Когда весть о смерти Сталина достигла стен Владимирского централа, "двенадцать монашек", не веря в случившееся, в ужасе ждали конца света.
Когда умирает вождь, его ближайшее окружение начинает делить наследство. Наследство Сталина поделили так.
Один из основных претендентов на власть член Политбюро ЦК КПСС, глава МВД Лаврентий Берия 26 июня 1953 года был арестован по обвинению в шпионаже и заговоре с целью захвата власти. По официальной версии: расстрелян по приговору Специального судебного присутствия Верховного суда СССР 23 декабря 1953 года.

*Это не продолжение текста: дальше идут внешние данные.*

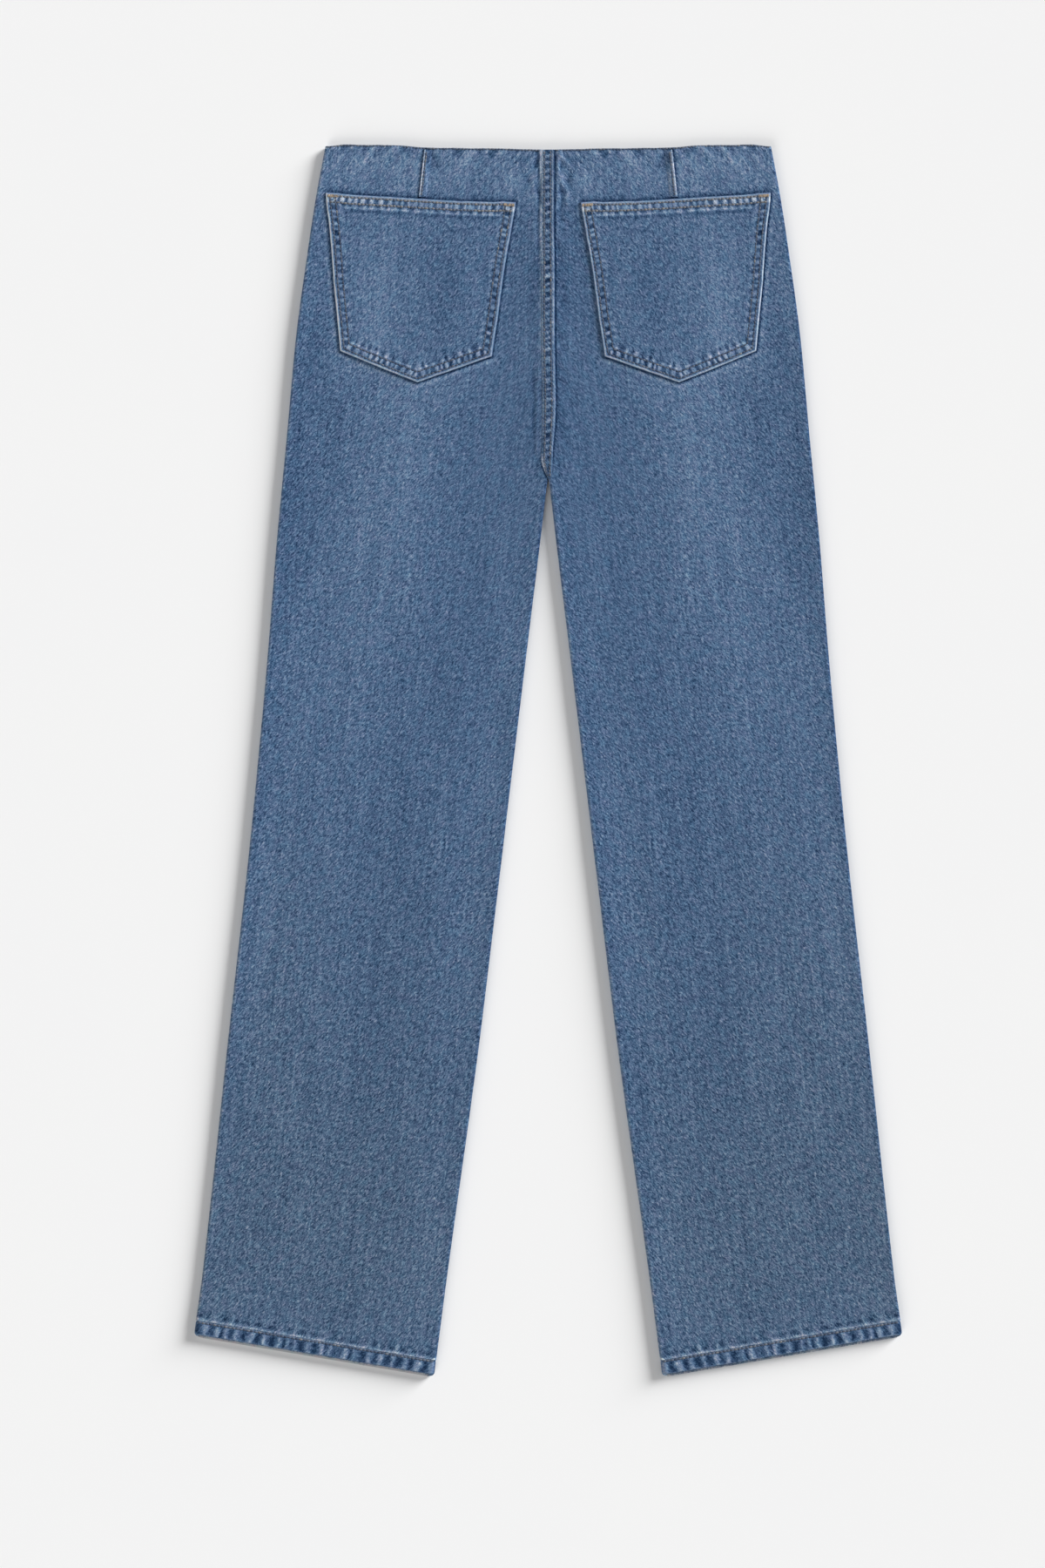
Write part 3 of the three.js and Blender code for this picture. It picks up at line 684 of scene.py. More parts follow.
def back_look(side, out, y):
    """Height and lightness that wear, sewing and washing add to a back panel, with painted light and shade set
    against the key light.
    """
    seed = 10
    tone = patches(FADES, out, y)
    grey = patches(GREY, out, y)
    height = 0.22 * noise_2d(out, y, 38, 90, seed) + 0.10 * noise_2d(out, y, 15, 40, seed + 20)
    tone += 1.5 * noise_2d(out, y, 10, 70, seed + 30)

    waist_height, waist_tone = waist_look(out, y)
    height += waist_height
    tone += waist_tone

    # Dart: painted shadow outside its fold, deeper on the right half, where the key light casts none
    t = (DART_TOP[1] - y) / (DART_TOP[1] - DART_LOW[1])
    beyond = out - lerp(DART_TOP[0], DART_LOW[0], t)
    ends = smooth(-0.09, -0.03, t) * smooth(1.08, 1.0, t)
    tone = tone + ends * (16.0 * bell(beyond - 2.2, 1.2) - DART_PAINTED_SHADOW[side] * bell(beyond - 0.8, 0.75))

    # Centre seam: painted light over its cast shadow on the left, painted shadow beside its folded edge on the
    # right and near its tip on the left, and slanting drag lines
    if side == LEFT:
        tone = tone + 34.0 * bell(out - 6.3, 0.9) * lerp(0.35, 1.0, smooth(330, 360, y)) * smooth(258, 280, y)
        tone = tone - 64.0 * bell(out + seam_place(np.full_like(y, -6.2), y), 1.1) * bell(y - 246, 8)
    else:
        dark = lerp(44.0, 54.0, smooth(330, 360, y)) * smooth(244, 262, y)
        tone = tone - dark * bell(out - seam_place(np.full_like(y, 5.95), y), 0.95)
    beside = smooth(5.5, 9.0, out) * (1 - smooth(12.0, 30.0, out)) * smooth(236, 250, y)
    drag = puckers(y + 0.9 * out, 11.0, seed + 50, 0.25)
    drag_wide = puckers(y + 1.6 * out, 34.0, seed + 51, 0.25)
    height += beside * (0.10 * drag + 0.14 * drag_wide)
    tone += beside * (3.0 * drag + 4.0 * drag_wide)
    crease_height, crease_tone = crease_look(side, out, y)
    height += crease_height
    tone += crease_tone

    # Pocket: the cloth beside it is held down, with painted shadow along its edges and a thin pale rim beyond
    depth, place = pocket_distances(out, y)
    outside = np.max(-depth, axis=0)
    nearest = np.argmax(-depth, axis=0)
    along = np.take_along_axis(place, nearest[None], 0)[0]
    ring = puckers(along + 200.0 * nearest, 9.0, seed + 60, 0.25)
    outer_ring = smooth(0.8, 2.6, outside) * (1 - smooth(4.0, 12.0, outside))
    painted_shadow = np.array(POCKET_PAINTED_SHADOW[side])[nearest] * smooth(-3.0, -1.0, outside)
    tone = tone - painted_shadow * (1 - smooth(0.7, np.where(nearest == 0, 3.4, 2.0), outside))
    tone += outer_ring * (2.0 + 5.0 * ring)
    tone = tone + np.array(POCKET_RIM_TONE)[nearest] * bell(outside - 3.4, 1.5)
    height = height * smooth(-1.0, 4.0, outside) + outer_ring * 0.08 * ring - 0.12 * smooth(1.5, -1.0, outside)

    # Above the hem: short pale creases that lean with the twill, dark specks between them
    up = y - hem_top_at(out)
    crease = puckers(out + 0.5 * up, 19.0, seed + 70, 0.08)
    spots = puckers(out + 0.3 * up, 9.0, seed + 71, 0.24)
    reach = 0.55 + 0.45 * noise_1d(out, 23, seed + 72)
    fade = smooth(0.0, 1.0, up) * (1 - smooth(2.0, 6.0 + 10.0 * reach, up))
    ridge = 0.75 + 0.4 * noise_1d(out, 4.5, seed + 73)
    tone = tone + fade * 44.0 * np.maximum(crease, 0) + (32.0 * spots - 14.0) * bell(up - 4.8, 2.2)
    tone = tone + 58.0 * ridge * bell(up - 1.0, 1.2)
    height = height + fade * 0.2 * crease + 0.15 * spots * bell(up - 4.0, 3.0) + 0.25 * bell(up - 0.7, 1.3)
    # Painted shade where the slopes face the key light and painted light where they face away
    return height, (tone - level_tone(side, out, y)) / 100.0, np.clip(grey, 0, 1)


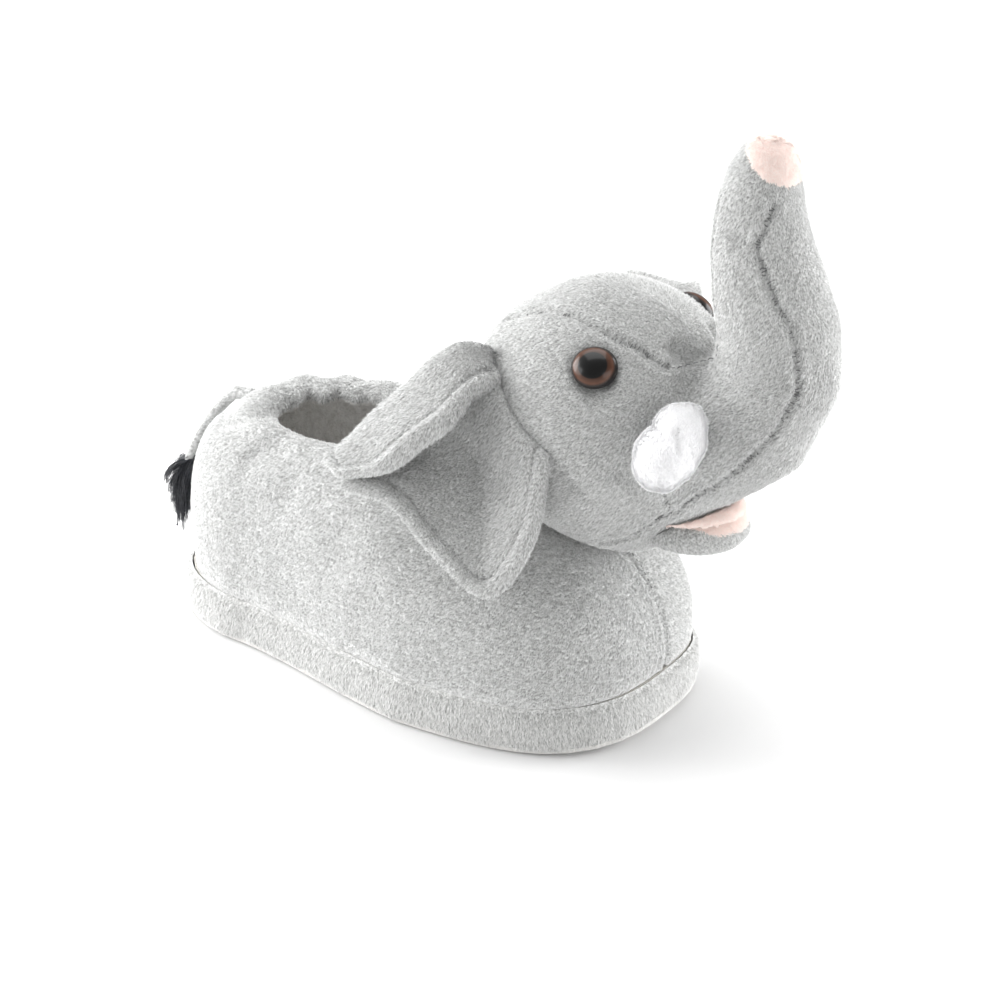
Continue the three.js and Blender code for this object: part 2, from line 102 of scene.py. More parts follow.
floor_mesh = bpy.data.meshes.new("floor")
floor_mesh.from_pydata([(-9, -9, 0), (9, -9, 0), (9, 9, 0), (-9, 9, 0)], [], [(0, 1, 2, 3)])
floor = bpy.data.objects.new("floor", floor_mesh)
collection.objects.link(floor)
floor_values = {"Base Color": (0.84, 0.84, 0.84, 1), "Roughness": 0.9, "Specular IOR Level": 0.1}
floor_paper, _, _ = wired("studio_floor", floor_values)
floor_mesh.materials.append(floor_paper)
floor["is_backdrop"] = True

world = bpy.data.worlds.new("studio")
world.use_nodes = True
world.node_tree.nodes["Background"].inputs["Color"].default_value = (1, 1, 1, 1)
world.node_tree.nodes["Background"].inputs["Strength"].default_value = 0.47
scene.world = world

softboxes = [
    {"name": "overhead", "place": (-0.3, 0.4, 1.7), "wide": 1.8, "watts": 31},
    {"name": "left", "place": (-1.7, -0.4, 0.6), "wide": 1.3, "watts": 44},
    {"name": "front_left", "place": (-1.3, -1.3, 0.4), "wide": 1.2, "watts": 20},
    {"name": "right", "place": (1.2, 1.3, 0.4), "wide": 1.3, "watts": 40},
    {"name": "low_right", "place": (1.35, -0.35, 0.12), "wide": 1.0, "watts": 9},
]
for box in softboxes:
    light = bpy.data.lights.new(box["name"], "AREA")
    light.size = box["wide"]
    light.energy = box["watts"]
    lamp = bpy.data.objects.new(box["name"], light)
    lamp.location = box["place"]
    towards = Vector((0, 0, 0.1)) - Vector(box["place"])
    lamp.rotation_euler = towards.to_track_quat("-Z", "Y").to_euler()
    collection.objects.link(lamp)

# Outsole: a thin pale sheet of grip fabric under the whole sole, curled up a little at the toe. Small soft
# rubber dots are printed on it in staggered rows, and the shoe stands on them.
MM = 0.001
sole_length, ball_width, ball_forward = 290, 155, 34
heel_width, heel_back = 104, 78
toe_squareness, heel_squareness, side_roundness = 2.85, 1.95, 0.4
toe_spring, flat_forefoot = 4, 95
grip_dot_height, grip_dot_width, grip_dot_spacing, grip_margin = 0.8, 5.5, 12.5, 9


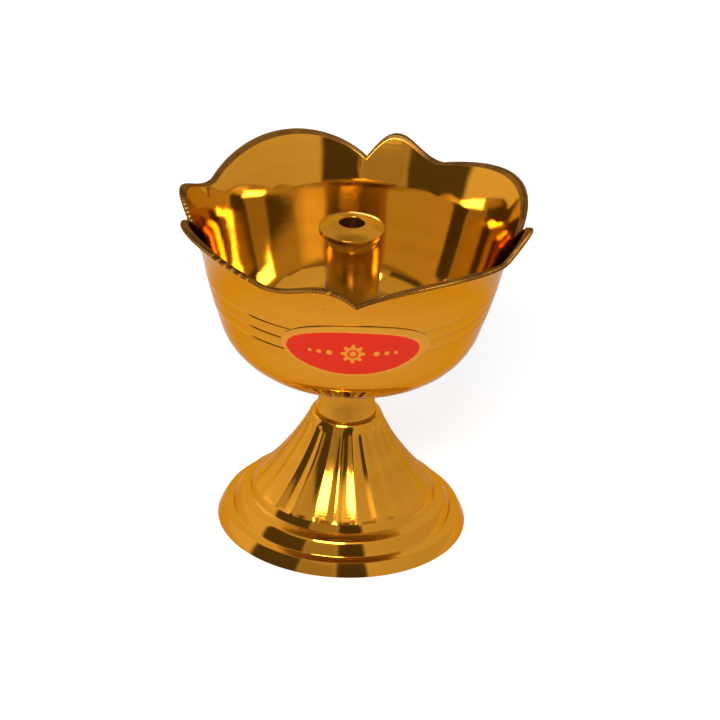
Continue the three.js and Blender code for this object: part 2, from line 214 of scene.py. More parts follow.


# %% [markdown]
# ## Brass
#
# Polished brass is nearly a mirror, so most of what shows is the room. What makes it brass and
# not gold paint is the tint of its reflections, the fine rings that the lathe left, and a skin
# that is a little cloudy where fingers and polish went. The rings are noise that is squeezed:
# its coordinates are the distance from the axis and the height, which are the same all the way
# round, plus a little of the plain position, so that no ring is perfectly even. That one pattern
# drives the bump. A slower noise clouds the roughness, and a third lets a brown patina into the
# colour, most where an attribute of the mesh says that a place is hard to reach. Through the same
# attribute the same brown also paints shade under the bowl and along the inside edge of its lip,
# and a dark reflection on the front of the collar.
# A few cells of a Voronoi pattern hold a pit each, as small castings and spun sheet both have, and
# the post, which stands in oil and flame, has stains as well.
#
# Light that bounces from brass to brass is tinted again each time, and with a gold this deep the
# inside of the bowl would end up blood red. Real brass is paler, and the photograph's warm balance
# deepens it only once. So brass that is seen in other brass has real brass's own weaker tint.

# %% Node helpers
PIT_FLOOR = 0.3


def connect(tree, output, target):
    """Links an output to a target socket, or sets the target to a plain value."""
    if isinstance(output, bpy.types.NodeSocket):
        tree.links.new(output, target)
    else:
        target.default_value = output


def maths(tree, operation, *inputs):
    node = tree.nodes.new("ShaderNodeMath")
    node.operation = operation
    for value, socket in zip(inputs, node.inputs):
        connect(tree, value, socket)
    return node.outputs[0]


def flipped(tree, value):
    """1 where the value is 0, and 0 where it is 1."""
    return maths(tree, "SUBTRACT", 1.0, value)


def vector_maths(tree, operation, first, second=None, scale=None):
    node = tree.nodes.new("ShaderNodeVectorMath")
    node.operation = operation
    connect(tree, first, node.inputs[0])
    if second is not None:
        connect(tree, second, node.inputs[1])
    if scale is not None:
        node.inputs["Scale"].default_value = scale
    return node.outputs["Value" if operation == "LENGTH" else "Vector"]


def noise(tree, coordinates, scale, detail=3.0, roughness=0.55):
    node = tree.nodes.new("ShaderNodeTexNoise")
    connect(tree, coordinates, node.inputs["Vector"])
    node.inputs["Scale"].default_value = scale
    node.inputs["Detail"].default_value = detail
    node.inputs["Roughness"].default_value = roughness
    return node.outputs["Fac"]


def pits(tree, coordinates, scale, share, width):
    """1 in the middle of a small pit, which only a share of the pattern's cells have."""
    node = tree.nodes.new("ShaderNodeTexVoronoi")
    connect(tree, coordinates, node.inputs["Vector"])
    node.inputs["Scale"].default_value = scale
    spot = remap(tree, node.outputs["Distance"], PIT_FLOOR * width, width, 1.0, 0.0, smooth=True)
    parts = tree.nodes.new("ShaderNodeSeparateColor")
    connect(tree, node.outputs["Color"], parts.inputs[0])
    return maths(tree, "MULTIPLY", spot, maths(tree, "LESS_THAN", parts.outputs["Red"], share))


def remap(tree, value, from_low, from_high, to_low, to_high, smooth=False):
    node = tree.nodes.new("ShaderNodeMapRange")
    node.interpolation_type = "SMOOTHSTEP" if smooth else "LINEAR"
    connect(tree, value, node.inputs["Value"])
    for socket, limit in zip(node.inputs[1:5], (from_low, from_high, to_low, to_high)):
        socket.default_value = limit
    return node.outputs["Result"]


def mix_colour(tree, factor, first, second):
    node = tree.nodes.new("ShaderNodeMix")
    node.data_type = "RGBA"
    connect(tree, factor, node.inputs["Factor"])
    connect(tree, first, node.inputs["A"])
    connect(tree, second, node.inputs["B"])
    return node.outputs["Result"]


def bump(tree, height, distance, normal=None):
    node = tree.nodes.new("ShaderNodeBump")
    connect(tree, height, node.inputs["Height"])
    node.inputs["Strength"].default_value = 1.0
    node.inputs["Distance"].default_value = distance
    if normal is not None:
        connect(tree, normal, node.inputs["Normal"])
    return node.outputs["Normal"]


def attribute(tree, name):
    node = tree.nodes.new("ShaderNodeAttribute")
    node.attribute_name = name
    return node.outputs["Fac"]


def ring_coordinates(tree, unevenness):
    """Radius and height as coordinates, the same all the way round, made a little uneven."""
    position = tree.nodes.new("ShaderNodeTexCoord").outputs["Object"]
    parts = tree.nodes.new("ShaderNodeSeparateXYZ")
    connect(tree, position, parts.inputs[0])
    flat = tree.nodes.new("ShaderNodeCombineXYZ")
    connect(tree, parts.outputs["X"], flat.inputs["X"])
    connect(tree, parts.outputs["Y"], flat.inputs["Y"])
    rings = tree.nodes.new("ShaderNodeCombineXYZ")
    connect(tree, vector_maths(tree, "LENGTH", flat.outputs[0]), rings.inputs["X"])
    connect(tree, parts.outputs["Z"], rings.inputs["Y"])
    drift = vector_maths(tree, "SCALE", position, scale=unevenness)
    return position, vector_maths(tree, "ADD", rings.outputs[0], drift)


def new_material(name):
    """A new material, with its node tree and its shader."""
    material = bpy.data.materials.new(name)
    material.use_nodes = True
    return material, material.node_tree, material.node_tree.nodes["Principled BSDF"]


# %% The brass material
BRASS = (0.710, 0.295, 0.024, 1.0)
WARM_BRASS = (0.640, 0.230, 0.016, 1.0)
BRASS_IN_BRASS = (0.800, 0.670, 0.380, 1.0)
EDGE_TINT = (0.89, 0.64, 0.42, 1.0)
# The brown below is patina, and also painted shade and a painted dark reflection where the mesh's attribute
# asks for them.
PATINA_AND_SHADE = (0.075, 0.032, 0.014, 1.0)
USUAL_NOISE = (0.35, 0.7)
PATCHY_NOISE = (0.45, 0.75)
STAIN_NOISE = (0.44, 0.60)
WARM_SHARE = 0.45
THINNEST_GRIME_AND_SHADE = 0.75
FAINTEST_STAIN = 0.4
DENT_DEPTH = 16e-6
PIT_DEPTH = 60e-6
PIT_DARKNESS = 0.8
GRIME_AND_SHADE_ROUGHNESS = 0.25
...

Смерть Берии - загадка истории. Среди множества версий его гибели верна одна. Но - какая? Сейчас ясно только то, что в борьбе за власть более ловким и удачливым оказался Никита Хрущёв. На Берию свалили все грехи, которые почти в равной степени принадлежали всем: и Маленкову, и Кагановичу, и Молотову, и Микояну, и конечно же Хрущёву. После смерти Сталина Берия, как глава МВД, своими приказами по министерству и предложениями в виде записок в Совет министров и ЦК КПСС стал усиленно инициировать серию законопроектов и "политических преобразований, прямо или косвенно изобличающих сталинский режим и репрессии 30–50-х годов вообще, впоследствии названные целым рядом историков и специалистами "беспрецедентными", или даже "демократическими" реформами".
Хрущёв, прекрасно понимая опасность инициатив своего соперника, тоже не сидел сложа руки - сколачивал группу против Берии. 26 июня 1953 года он созвал внеочередное совещание Совета министров СССР, на котором "поднял вопрос о соответствии Берии занимаемой должности и снятии его со всех постов". Большинство членов ЦК и высокопоставленных военных поддерживали Хрущёва. Никита Сергеевич знал об этом, поэтому на совещании вёл себя напористо и смело. Хрущёв обвинил Берию "в ревизионизме, антисоциалистическом подходе к ситуации в ГДР и шпионаже в пользу Великобритании в 20-х годах". Берия пытался оправдываться, но в дело вмешался маршал Жуков. С группой офицеров он арестовал Берию прямо во время заседания Совмина.